[TASK OBJECTIVE]
Take the line that has "Write the JSON" in it and every line after it to the end of the entries, and reproduce them exactly.

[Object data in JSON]
---------------
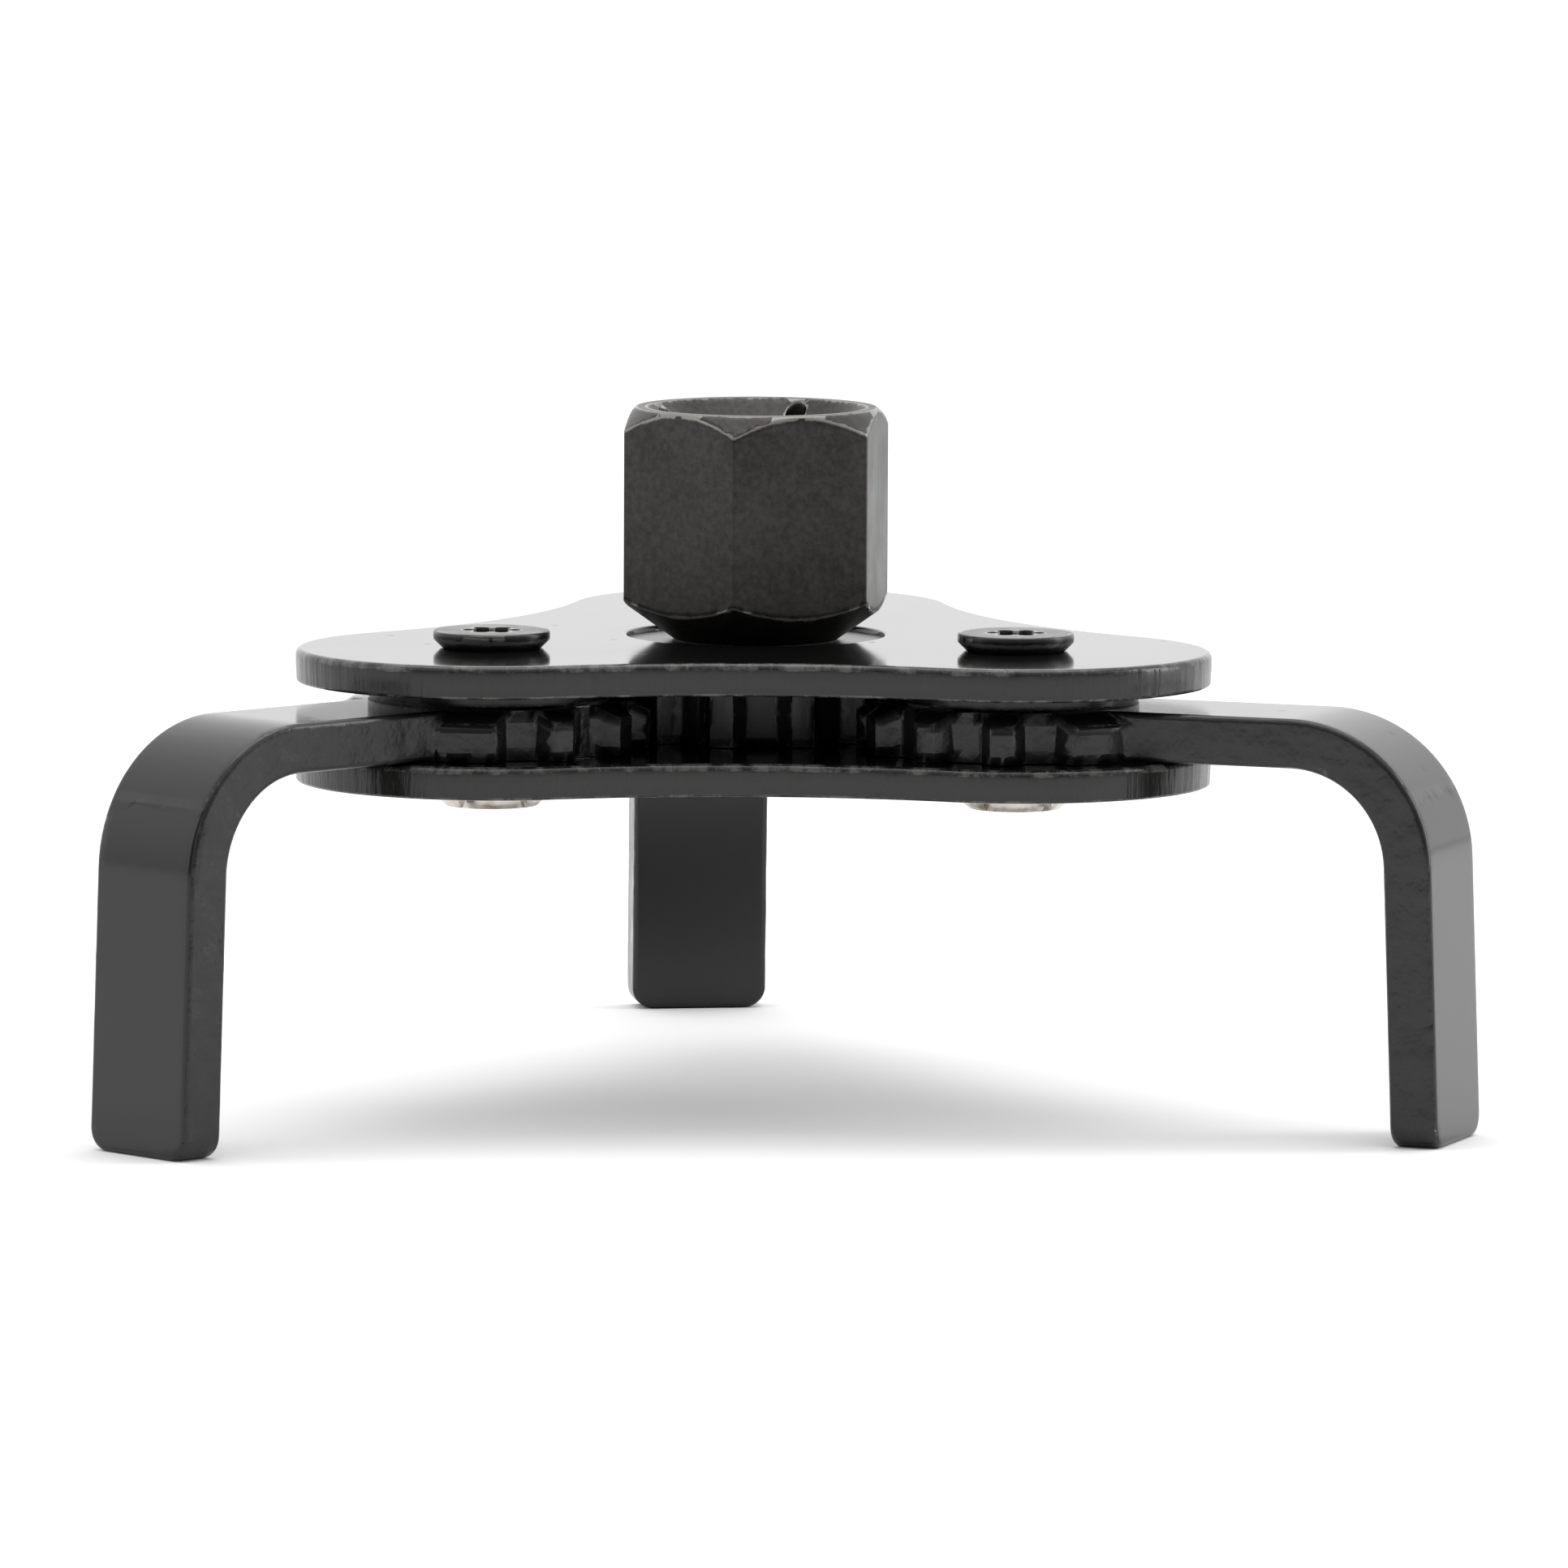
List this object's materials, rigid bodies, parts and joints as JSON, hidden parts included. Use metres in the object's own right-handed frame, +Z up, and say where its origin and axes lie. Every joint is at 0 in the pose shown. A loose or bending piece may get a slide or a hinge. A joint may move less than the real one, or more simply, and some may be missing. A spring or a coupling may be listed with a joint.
{
  "type": "oil filter wrench",
  "caption": "Two-way oil filter wrench: a square or hexagon drive turns a sun gear that swings geared L-shaped legs in to grip the filter.",
  "frame": {"origin": "on the hub's axis, in the mouth of the square drive hole at the hexagon's top face", "axes": "+Z up out of the square drive hole, along the hub's axis; -Y is the front, between the left and right legs; +X to the right"},
  "size_m": [0.133, 0.1263, 0.068],
  "materials": {
    "plate_paint": "thick wet-looking gloss black over punched steel",
    "arm_paint": "thick wet-looking gloss black over bent flat bar",
    "head_oxide": "black oxide, worn bright along its edges",
    "gear_steel": "oiled black",
    "screw_oxide": "semi-gloss black",
    "bush_zinc": "bright bare steel, staked"
  },
  "bodies": {
    "frame": {"top_plate": "plate_paint", "bottom_plate": "plate_paint", "pivot_bush_left": "bush_zinc", "pivot_bush_right": "bush_zinc", "pivot_bush_back": "bush_zinc", "shim_washer_left": "gear_steel", "shim_washer_right": "gear_steel", "shim_washer_back": "gear_steel", "pivot_screw_left": "screw_oxide", "pivot_screw_right": "screw_oxide", "pivot_screw_back": "screw_oxide"},
    "hub": {"drive_head": "head_oxide", "sun_gear": "gear_steel"},
    "arm_left": {"arm_left": "arm_paint"},
    "arm_right": {"arm_right": "arm_paint"},
    "arm_back": {"arm_back": "arm_paint"}
  },
  "joints": [
    {"name": "hub_turn", "type": "hinge", "parent": "frame", "child": "hub", "pos_m": [0, 0, 0], "axis": [0, 0, 1], "range_deg": [-95, 118]},
    {"name": "arm_left_swing", "type": "hinge", "parent": "frame", "child": "arm_left", "pos_m": [-0.02538, -0.01465, -0.03], "axis": [0, 0, 1], "range_deg": [-118, 95]},
    {"name": "arm_right_swing", "type": "hinge", "parent": "frame", "child": "arm_right", "pos_m": [0.02538, -0.01465, -0.03], "axis": [0, 0, 1], "range_deg": [-118, 95]},
    {"name": "arm_back_swing", "type": "hinge", "parent": "frame", "child": "arm_back", "pos_m": [0, 0.0293, -0.03], "axis": [0, 0, 1], "range_deg": [-118, 95]}
  ],
  "couplings": [
    {"joint": "arm_left_swing", "follows": "hub_turn", "ratio": -1},
    {"joint": "arm_right_swing", "follows": "hub_turn", "ratio": -1},
    {"joint": "arm_back_swing", "follows": "hub_turn", "ratio": -1}
  ]
}
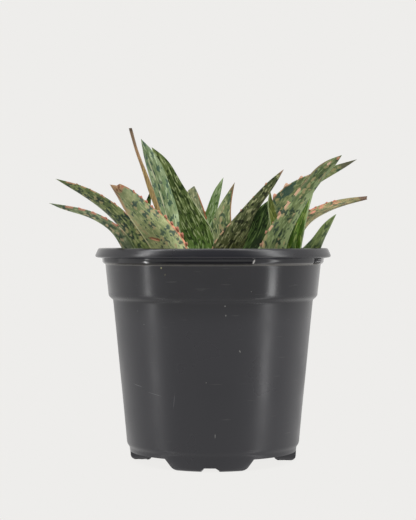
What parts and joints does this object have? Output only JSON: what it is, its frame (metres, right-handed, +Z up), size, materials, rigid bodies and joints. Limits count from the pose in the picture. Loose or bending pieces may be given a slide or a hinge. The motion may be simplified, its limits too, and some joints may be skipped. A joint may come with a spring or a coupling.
{
  "type": "potted aloe",
  "caption": "Clump of small spotted aloe rosettes with a dry flower stalk, growing in soil in a tapered plastic nursery pot with a rolled lip and raised feet.",
  "frame": {"origin": "on the pot's axis, in the plane that the pot's feet stand on; the middle of the bounding box's underside to within 0.2 mm", "axes": "+Z up along the pot's axis; -Y is the front of the pot; +X is to the right of somebody who looks at the front"},
  "size_m": [0.1628, 0.12, 0.1691],
  "materials": {
    "pot_plastic": "semi-matte black polypropylene, vacuum formed or thin injection moulded",
    "potting_soil": "loose dark peat and bark mix",
    "aloe_stem": "short fleshy stem with dry leaf bases",
    "aloe_leaf": "waxy, fleshy, green with pale spots and dark blotches, small toothed margins",
    "dry_stalk": "dry, tan brown"
  },
  "bodies": {
    "root": {"flower_stalk": "dry_stalk", "leaf_left_back": "aloe_leaf", "leaf_left_front": "aloe_leaf", "leaf_left_high": "aloe_leaf", "leaf_left_inner": "aloe_leaf", "leaf_left_low": "aloe_leaf", "leaf_left_rear": "aloe_leaf", "leaf_main_front": "aloe_leaf", "leaf_main_inner": "aloe_leaf", "leaf_main_low": "aloe_leaf", "leaf_main_rear": "aloe_leaf", "leaf_main_right": "aloe_leaf", "leaf_pup_back": "aloe_leaf", "leaf_pup_centre": "aloe_leaf", "leaf_pup_left": "aloe_leaf", "leaf_pup_rear": "aloe_leaf", "leaf_pup_right": "aloe_leaf", "leaf_pup_side": "aloe_leaf", "leaf_right_across": "aloe_leaf", "leaf_right_back": "aloe_leaf", "leaf_right_centre": "aloe_leaf", "leaf_right_front": "aloe_leaf", "leaf_right_inner": "aloe_leaf", "leaf_right_low": "aloe_leaf", "leaf_right_rear": "aloe_leaf", "leaf_right_recurved": "aloe_leaf", "leaf_right_short": "aloe_leaf", "leaf_right_side": "aloe_leaf", "leaf_right_tall": "aloe_leaf", "leaf_tall_front": "aloe_leaf", "leaf_tall_rear": "aloe_leaf", "pot": "pot_plastic", "soil": "potting_soil", "stem_left": "aloe_stem", "stem_main": "aloe_stem", "stem_pup": "aloe_stem", "stem_right": "aloe_stem"}
  },
  "joints": []
}
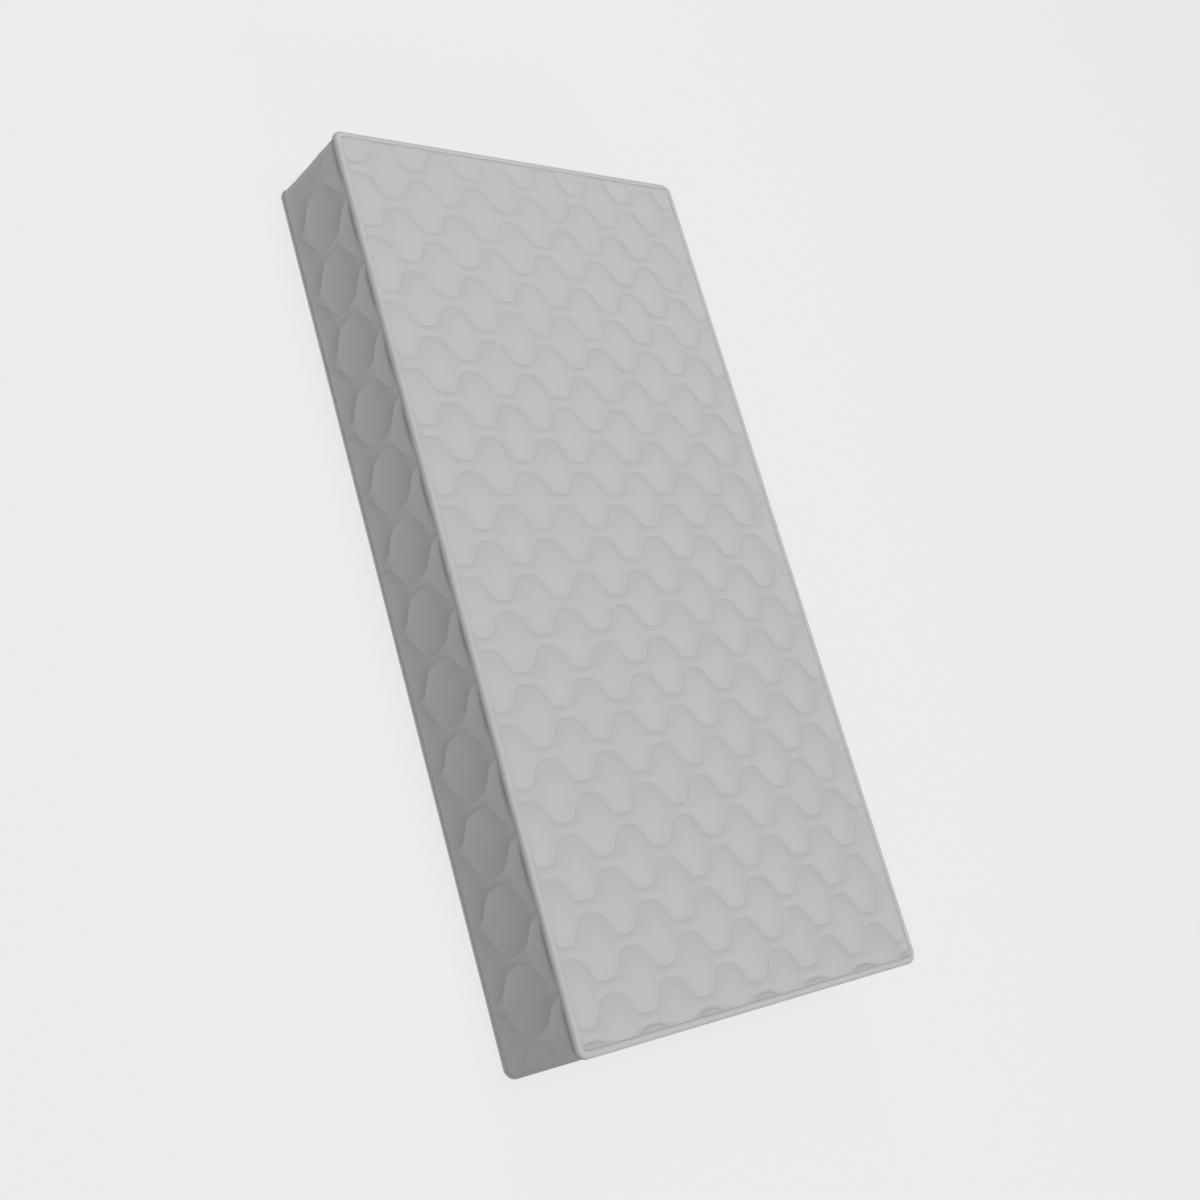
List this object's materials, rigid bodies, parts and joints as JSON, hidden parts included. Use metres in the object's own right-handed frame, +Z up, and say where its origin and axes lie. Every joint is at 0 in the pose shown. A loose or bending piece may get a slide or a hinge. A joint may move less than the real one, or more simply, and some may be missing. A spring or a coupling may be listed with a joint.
{
  "type": "memory foam mattress",
  "caption": "Single foam mattress with layered core, quilted panels and border, round piping along both edges and a zipped removable cover.",
  "frame": {"origin": "centre of the underside, where the mattress rests", "axes": "+Z up out of the sleeping side, Y along the length, X across the width, with the zip at the foot of the +X side"},
  "size_m": [1, 2, 0.25],
  "materials": {
    "memory_foam": "open-cell visco-elastic foam, cream, dull",
    "transition_foam": "open-cell foam, pale blue-grey, dull",
    "support_foam": "firm open-cell foam, off-white, dull",
    "sleeve_knit": "thin plain knit, white",
    "panel_cloth": "knitted face cloth, light grey, matte",
    "border_cloth": "knitted face cloth, light grey, matte",
    "quilt_foam": "soft quilting foam, white",
    "backing_cloth": "non-woven backing cloth, white",
    "piping_tape": "woven tape, light grey, slight sheen",
    "piping_cord": "foam filler cord, white",
    "zip_tape": "woven zip tape, grey",
    "zip_coil": "nylon coil, grey",
    "zip_metal": "nickel-plated die casting"
  },
  "bodies": {
    "mattress": {"comfort_foam": "memory_foam", "transition_foam": "transition_foam", "support_foam": "support_foam", "inner_sleeve": "sleeve_knit", "top_panel_fabric": "panel_cloth", "top_panel_fill": "quilt_foam", "top_panel_backing": "backing_cloth", "bottom_panel_fabric": "panel_cloth", "bottom_panel_fill": "quilt_foam", "bottom_panel_backing": "backing_cloth", "border_fabric": "border_cloth", "border_fill": "quilt_foam", "border_backing": "backing_cloth", "top_piping_tape": "piping_tape", "top_piping_cord": "piping_cord", "bottom_piping_tape": "piping_tape", "bottom_piping_cord": "piping_cord", "zip_tape_upper": "zip_tape", "zip_tape_lower": "zip_tape", "zip_coil_upper": "zip_coil", "zip_coil_lower": "zip_coil", "zip_end_stops": "zip_metal", "zip_end_tabs": "piping_tape"},
    "zip_slider": {"zip_slider": "zip_metal"},
    "zip_pull": {"zip_pull": "zip_metal"}
  },
  "joints": [
    {"name": "zip_travel", "type": "slide", "parent": "mattress", "child": "zip_slider", "axis": [0, 1, 0], "range_m": [0, 1.814]},
    {"name": "pull_swing", "type": "hinge", "parent": "zip_slider", "child": "zip_pull", "pos_m": [0.4969, -0.907, 0.02673], "axis": [0, 0, -1], "range_deg": [0, 175]}
  ]
}
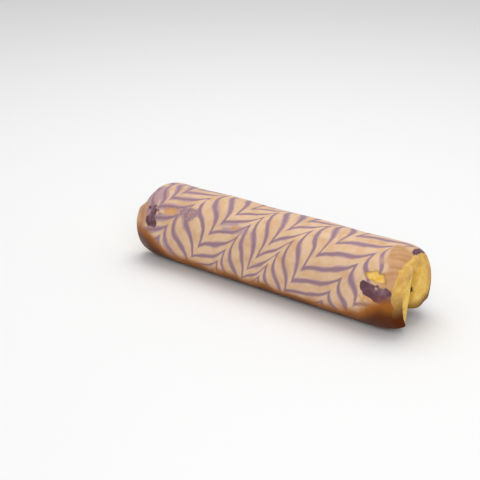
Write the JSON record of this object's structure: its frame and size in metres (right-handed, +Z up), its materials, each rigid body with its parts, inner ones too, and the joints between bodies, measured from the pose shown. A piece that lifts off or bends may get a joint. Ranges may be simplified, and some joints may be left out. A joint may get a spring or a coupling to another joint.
{
  "type": "swiss roll cake",
  "caption": "Whole folded sponge roll with a feathered marbled skin, rounded ends and a chocolate filling that shows in the crack between its lobes.",
  "frame": {"origin": "on the surface the roll rests on, under the middle of its bounding box", "axes": "+X along the roll, +Z up, the marbled side shown is towards -Y"},
  "size_m": [0.2636, 0.0694, 0.0642],
  "materials": {
    "sponge_crumb": "peach and mauve marbled skin over open yellow sponge crumb, browned along the underside",
    "chocolate_filling": "glossy dark chocolate spread"
  },
  "bodies": {
    "root": {"sponge": "sponge_crumb", "filling": "chocolate_filling"}
  },
  "joints": []
}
---------------
[ANSWER TO THIS EXERCISE]
Write the JSON record of this object's structure: its frame and size in metres (right-handed, +Z up), its materials, each rigid body with its parts, inner ones too, and the joints between bodies, measured from the pose shown. A piece that lifts off or bends may get a joint. Ranges may be simplified, and some joints may be left out. A joint may get a spring or a coupling to another joint.
{
  "type": "swiss roll cake",
  "caption": "Whole folded sponge roll with a feathered marbled skin, rounded ends and a chocolate filling that shows in the crack between its lobes.",
  "frame": {"origin": "on the surface the roll rests on, under the middle of its bounding box", "axes": "+X along the roll, +Z up, the marbled side shown is towards -Y"},
  "size_m": [0.2636, 0.0694, 0.0642],
  "materials": {
    "sponge_crumb": "peach and mauve marbled skin over open yellow sponge crumb, browned along the underside",
    "chocolate_filling": "glossy dark chocolate spread"
  },
  "bodies": {
    "root": {"sponge": "sponge_crumb", "filling": "chocolate_filling"}
  },
  "joints": []
}